Talking Game Preview, why have you decided to utilise that route?
Game Preview is great because it allows us to see how real people respond to the game, while still giving us the flexibility to make changes ahead of the main launch. That’s still really rare in the console space, so it’s a valuable insight to a set of players we might normally have access to.
In terms of gameplay, what tips would you give someone just picking up Fights in Tight Spaces?
Try all the different approaches, movement, positioning, attacks, counters, and defense all need to be mastered as you move through the game. Don’t expect tactics that work in one mission to be as successful on the next, you’ll need to change things up.
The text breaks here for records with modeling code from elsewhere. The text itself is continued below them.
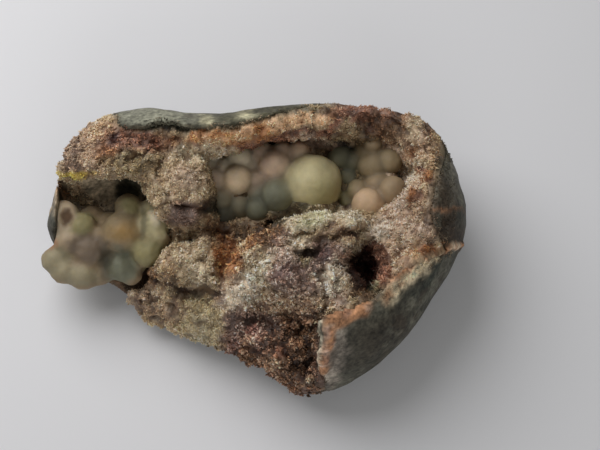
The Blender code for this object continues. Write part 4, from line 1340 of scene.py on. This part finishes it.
class SPECIMEN_OT_pebble(Operator):
    """Make the worn pebble, with the orange seam and crystals along its broken edge"""

    bl_idname = "specimen.pebble"
    bl_label = "Worn pebble"

    def execute(self, context):
        make_edge_sugar(make_worn_pebble())
        return {"FINISHED"}


class SPECIMEN_OT_crust(Operator):
    """Make the crust and sow its crystals"""

    bl_idname = "specimen.crust"
    bl_label = "Crystal crust"

    def execute(self, context):
        make_sugar(*make_crust_skin())
        return {"FINISHED"}


class SPECIMEN_OT_hollow_globes(Operator):
    """Make the waxy globes in the hollow"""

    bl_idname = "specimen.hollow_globes"
    bl_label = "Hollow globes"

    def execute(self, context):
        make_hollow_globes()
        return {"FINISHED"}


class SPECIMEN_OT_end_globes(Operator):
    """Make the cluster of globes at the left end"""

    bl_idname = "specimen.end_globes"
    bl_label = "End globes"

    def execute(self, context):
        make_end_globes()
        return {"FINISHED"}


class SPECIMEN_OT_stage(Operator):
    """Set up the floor, the light and the camera"""

    bl_idname = "specimen.stage"
    bl_label = "Stage"

    def execute(self, context):
        make_stage()
        return {"FINISHED"}


class SPECIMEN_PT_panel(Panel):
    """Lists the specimen's sizes, colours and pieces"""

    bl_idname = "SPECIMEN_PT_panel"
    bl_label = "Aragonite specimen"
    bl_space_type = "VIEW_3D"
    bl_region_type = "UI"
    bl_category = "Specimen"

    def draw(self, context):
        for group in (*COLOUR_GROUPS, "specimen_sizes"):
            settings = getattr(context.scene, group)
            column = self.layout.column(align=True)
            for name in settings.__annotations__:
                column.prop(settings, name)
        for operator in OPERATORS:
            self.layout.operator(operator.bl_idname)


OPERATORS = (
    SPECIMEN_OT_pebble,
    SPECIMEN_OT_crust,
    SPECIMEN_OT_hollow_globes,
    SPECIMEN_OT_end_globes,
    SPECIMEN_OT_stage,
)
GROUPS = {
    "crystal_colours": CrystalColours,
    "skin_colours": SkinColours,
    "globe_colours": GlobeColours,
    "specimen_sizes": SpecimenSizes,
}


def register():
    for made in (*GROUPS.values(), *OPERATORS, SPECIMEN_PT_panel):
        bpy.utils.register_class(made)
    for name, group in GROUPS.items():
        setattr(bpy.types.Scene, name, PointerProperty(type=group))


def unregister():
    for name in GROUPS:
        delattr(bpy.types.Scene, name)
    for made in (SPECIMEN_PT_panel, *reversed(OPERATORS), *reversed(GROUPS.values())):
        bpy.utils.unregister_class(made)


def main():
    register()
    bpy.ops.specimen.pebble()
    bpy.ops.specimen.crust()
    bpy.ops.specimen.hollow_globes()
    bpy.ops.specimen.end_globes()
    bpy.ops.specimen.stage()


if __name__ == "__main__":
    main()
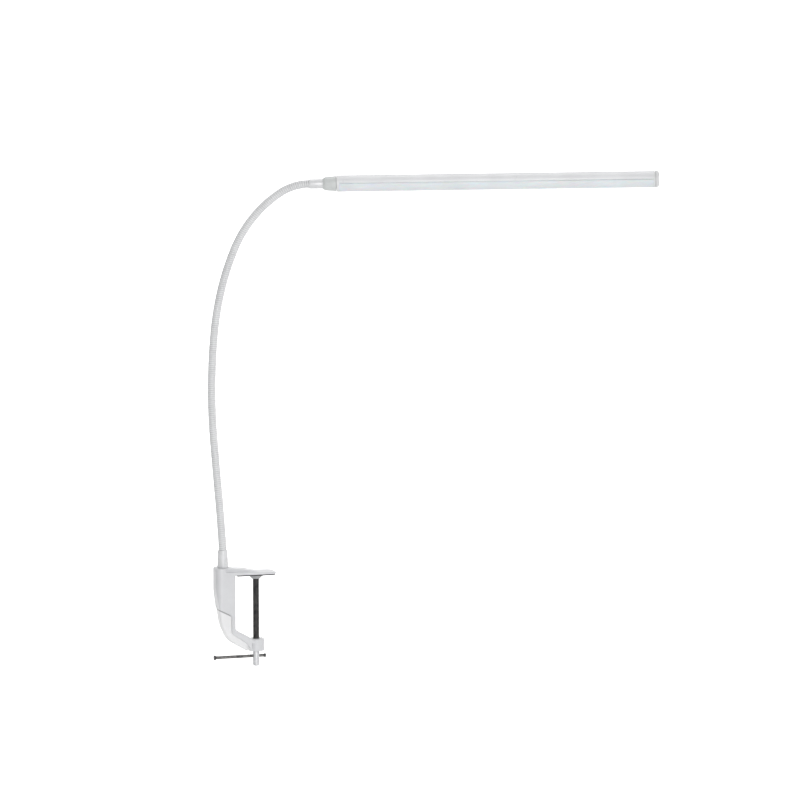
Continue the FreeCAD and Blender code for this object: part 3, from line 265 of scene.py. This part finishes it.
def to_object(name, points, faces, material, body, replaced=(), sharp=CRISP):
    """A smooth-shaded piece from points in metres, riding on its body and standing for its CAD nodes.

    Edges that turn by more than sharp, in degrees, stay crisp.
    """
    mesh = bpy.data.meshes.new(name)
    mesh.from_pydata([tuple(p) for p in points], [], faces)
    mesh.validate()
    piece = bpy.data.objects.new(name, mesh)
    scene.collection.objects.link(piece)
    outwards(mesh)
    mesh.polygons.foreach_set("use_smooth", [True] * len(mesh.polygons))
    mesh.set_sharp_from_angle(angle=math.radians(sharp))
    mesh.materials.append(material)
    if body:
        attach(piece, body)
    if replaced:
        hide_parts(*replaced)
    return piece


def outwards(mesh):
    work = bmesh.new()
    work.from_mesh(mesh)
    bmesh.ops.recalc_face_normals(work, faces=work.faces)
    work.to_mesh(mesh)
    work.free()


ARC_STEPS = 4
STRAIGHT_ON = math.radians(178)


def softened(corners):
    """A closed outline of (a, b, rounding) corners in millimetres, with arcs in place of the rounded ones."""
    line = []
    count = len(corners)
    for i, (a, b, radius) in enumerate(corners):
        here = Vector((a, b))
        before = Vector(corners[i - 1][:2]) - here
        after = Vector(corners[(i + 1) % count][:2]) - here
        turn = before.angle(after)
        if not radius or turn > STRAIGHT_ON:
            line.append((a, b))
            continue
        reach = min(radius / math.tan(turn / 2), 0.48 * before.length, 0.48 * after.length)
        radius = reach * math.tan(turn / 2)
        middle = here + (before.normalized() + after.normalized()).normalized() * radius / math.sin(turn / 2)
        start, end = here + before.normalized() * reach - middle, here + after.normalized() * reach - middle
        for k in range(ARC_STEPS + 1):
            spoke = start.slerp(end, k / ARC_STEPS) if start.angle(end) > 0.001 else start
            line.append(tuple(middle + spoke.normalized() * radius))
    return line


def tinted(piece, attribute, amounts):
    """A number for each vertex, which the material reads by the attribute's name."""
    layer = piece.data.attributes.new(attribute, "FLOAT", "POINT")
    layer.data.foreach_set("value", amounts)


def round_point(place, radius, angle, height):
    """A point by its radius, angle and height about the place's Z, in millimetres and radians."""
    return place @ (Vector((radius * math.cos(angle), radius * math.sin(angle), height)) * MM)


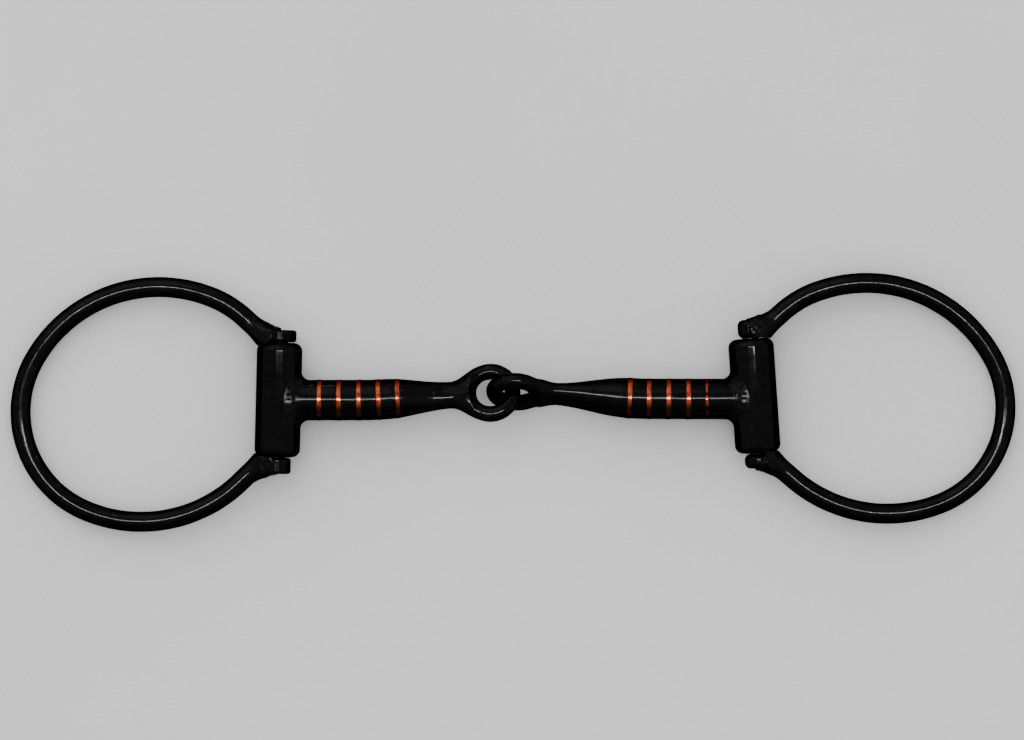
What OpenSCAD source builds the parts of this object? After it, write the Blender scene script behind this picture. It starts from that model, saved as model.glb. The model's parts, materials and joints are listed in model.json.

When are you looking to release the full Fights in Tight Spaces experience? What formats will it arrive on? Would you consider Xbox Game Pass to be a viable route forward?
We’re currently anticipating a full release towards the end of the year. Everything else is under wraps right now!
And finally, who would win: Fights in Tight Spaces’ Agent 11 or Hitman’s Agent 47? 😉
I guess it depends. Agent 11 is a bit more straightforward with his approach, so in a head-to-head fight, 11 is definitely going to have the edge. If Agent 47 is hiding in a cupboard, or disguised as a clown, or something equally cowardly – it might be a bit trickier!
If you haven’t had a chance to play Fights in Tight Spaces, it’s available on Xbox Game Preview now for £16.74, and it’s even got a free trial if you want to sample it first. James Parker is right, Fights in Tight Spaces is best played on a big telly, as it’s optimised for Xbox Series X|S and looks slick as anything. Once it emerges from Game Preview you can be sure that we’ll be the first in line for a review.
Huge thanks go out to James and Ground Shatter for giving us further insight into the game.